The analysis showed that through last year’s June quarter $11.4 billion went to businesses that did not suffer their forecast drop in turnover compared to a year earlier. Another $15.6 billion was paid out in the September quarter. Once a business qualified for the scheme it gained JobKeeper benefits for a full 6 months.
Of the total $27 billion, $13.2 billion went to businesses whose fall in turnover was less than expected while another $13.8 billion went to businesses that enjoyed higher turnovers.
Of that $13.8 billion, at least $4.9 billion went to new businesses or those that had changed their structure since the year before, which could explain the increased turnover.
“JobKeeper payments to these businesses were important to offset the impact of COVID-19 restrictions on their operations and avoid labour shedding,” it said.
These payments have prompted calls for the government to claw back JobKeeper.
But Treasury said a claw back mechanism would have “perversely” encouraged businesses to reduce activity so that they could qualify for support.
“For a ‘typical’ business that had the opportunity to recover, but did not expect its turnover to increase significantly, the most profitable decision for the business would have been to reduce turnover to ensure it continued to qualify for JobKeeper,” it argued.
“In this example, if the business expected turnover to increase compared with a year earlier, but by less than 13 per cent, the business would have faced an incentive to reduce its turnover by 30 per cent to retain access to JobKeeper and maximise its profits.”
The incentive was large.
JobKeeper, on average, provided businesses with a subsidy worth 60 per cent of their wage bill, reducing overall labour costs by 15 per cent of revenue.

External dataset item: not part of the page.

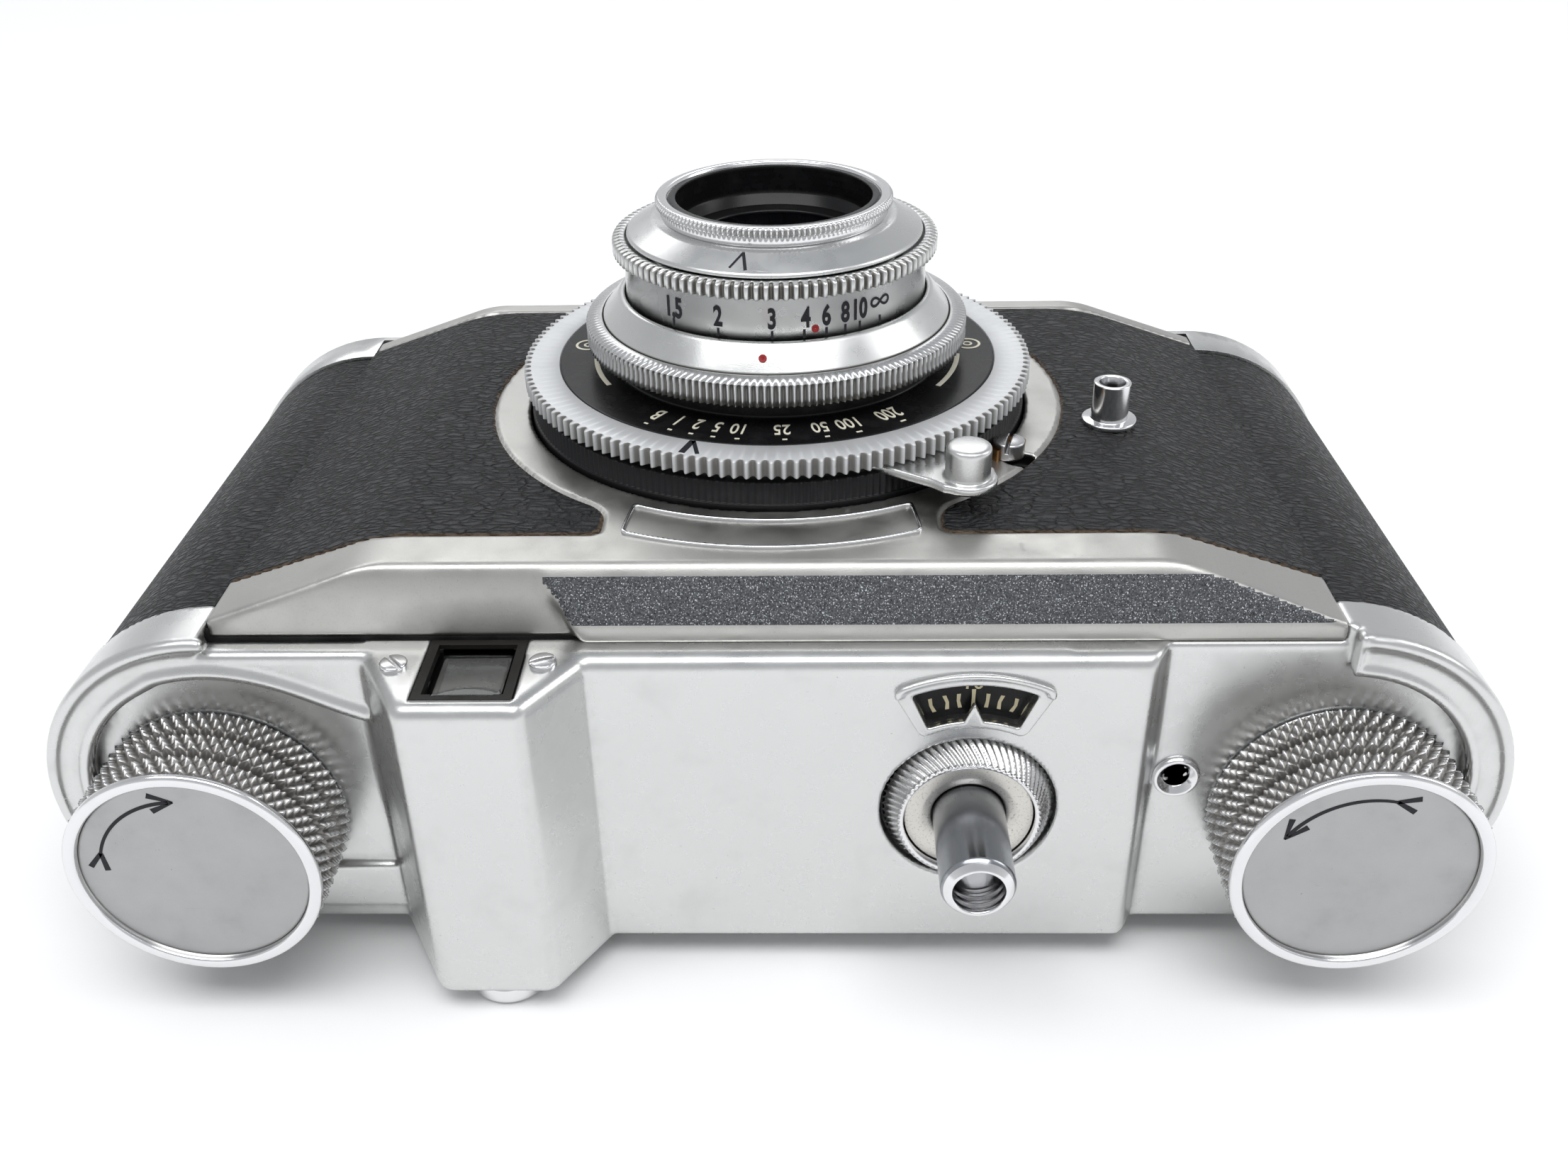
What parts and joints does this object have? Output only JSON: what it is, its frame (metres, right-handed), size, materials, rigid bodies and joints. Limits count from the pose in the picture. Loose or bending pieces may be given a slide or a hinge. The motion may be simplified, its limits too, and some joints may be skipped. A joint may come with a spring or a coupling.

By September, almost a quarter of those on the scheme did not have out-of-pocket wages costs due to JobKeeper.
“The provision of the wage subsidy enabled many of these businesses to continue operating and then to pivot and grow,” it said.
Small businesses with revenue below $50 million accounted for $22.5 billion or 83 per cent of the payments that went to companies that did not meet the expected falls in turnover. They also accounted for 88 per cent of the businesses that got JobKeeper while enjoying an increase in turnover.
The average businesses that did not meet the 30 per cent or 50 per cent forecast in turnover supported four people.
Treasury said JobKeeper directly affected businesses most at risk from the restrictions imposed due to the pandemic. The job separation rate at businesses receiving JobKeeper almost doubled due to pandemic restrictions but was largely unchanged for other businesses.
Half of the people employed in the arts and recreation industry and 35 per cent of those in the accommodation and food services industries were supported by JobKeeper payments.
Treasurer Josh Frydenberg said the report proved the importance and effectiveness of JobKeeper.
“The report demonstrates that JobKeeper was more than just a wage subsidy. It was designed to ensure the strongest possible economic recovery and avoid the scarring impacts on the labour market, which were characteristic of previous recessions,” he said.
“Treasury’s report on the first six months of JobKeeper clearly demonstrates that the program did what it was intended to do. It kept employers and employees connected. It saved more than 700,000 jobs and it supported Australia’s world-leading economic recovery.”
Labor’s assistant treasury spokesman Andrew Leigh said JobKeeper had wasted billions of dollars that could have gone into other programs.
“JobKeeper was a good idea that was badly implemented by the Morrison government. They allowed billions of dollars to go to companies that didn’t need support, yet neglected millions who needed help,” he said.
“A program meant to help battlers ended up lining the pockets of offshore billionaires. And even now, the Morrison government is fighting to keep secret the names of big firms that got JobKeeper.”
The analysis was based on about two-thirds of the businesses that received $47.6 billion of the $70.3 billion paid during the first phase of JobKeeper. Not-for-profits, businesses too small to submit a quarterly Business Activity Statement and some businesses that reported as part of a consolidated group were not included.